The additional news I can publish is that Dayne Markham and your writer were invited to speak recently at a luncheon of former senior BOAC managers and board members - and informally meet with some equivalent former BEA colleagues lunching at the same time in the same place. We summarised the campaign to date and Dayne explained why ABAP’s Committee felt that while the Staff Travel issue clearly falls within the competence and limits of ABAP’s constitution, it was necessary to draw a distinction between ABAP’s ongoing negotiations with BA Pensions and the Working Group’s campaign to even start negotiating with BA over the Staff Travel issue. All our presentations, both formal and informal were warmly received, generally supported in the same way that support has been throughout ie in relation to the extent to which individuals are affected by the proposed changes.

The meetings did produce some specific contacts which the ABAP Working Group will be pursuing urgently and the results of those efforts will be reported here in due course.
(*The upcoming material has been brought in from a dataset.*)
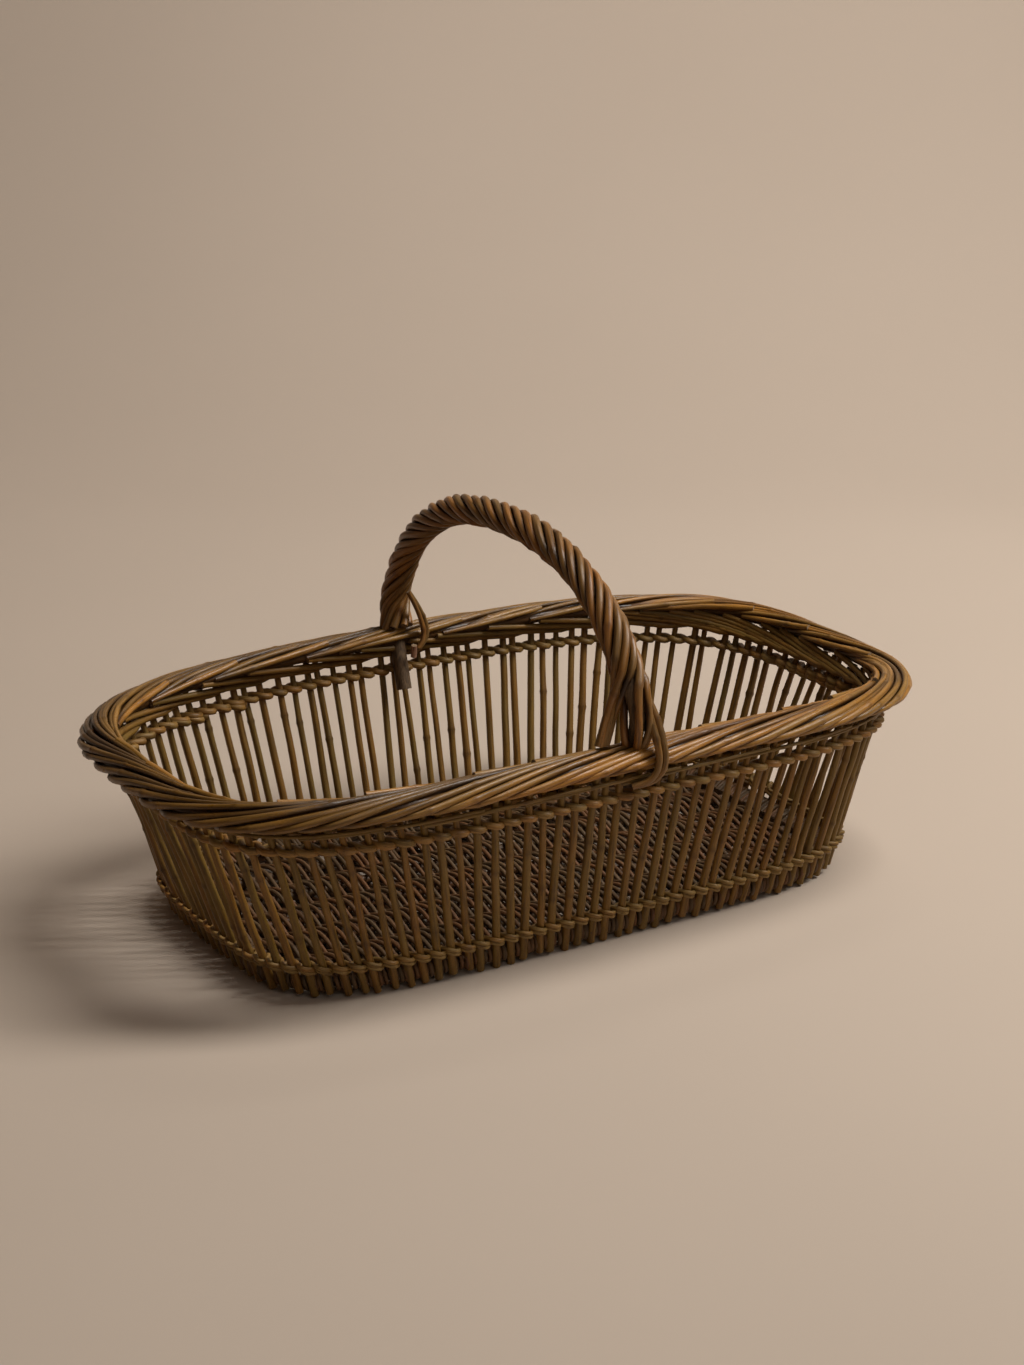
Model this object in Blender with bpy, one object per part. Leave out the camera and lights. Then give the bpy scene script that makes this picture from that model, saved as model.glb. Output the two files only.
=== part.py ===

Inevitably there is a minority view that all this isn’t worth the candle, that questioning and seeking to change the mind of a powerful and worldwide company is a futile waste of time; some ludicrously continue to suggest that this is driven by individual grudge. The last point is so stupid that comment is almost unnecessary; suffice to say that here and in the blog the writer has consistently said that the issue is not about personalities but about unfairness. They cite our recognition that we may not succeed as a reason not to try. That these same people once led BOAC and BEA through some extraordinarily difficult times both operationally and financially with tenacity and wisdom can only suggest that there may truly be no country for old men, or certainly for old brains. For our part it is enough to reiterate the caution to those opposing our (futile) objectives in British Airways that the adversary who has nothing to lose is a dangerous adversary indeed.

This item is also appearing in the news section of the ABAP website.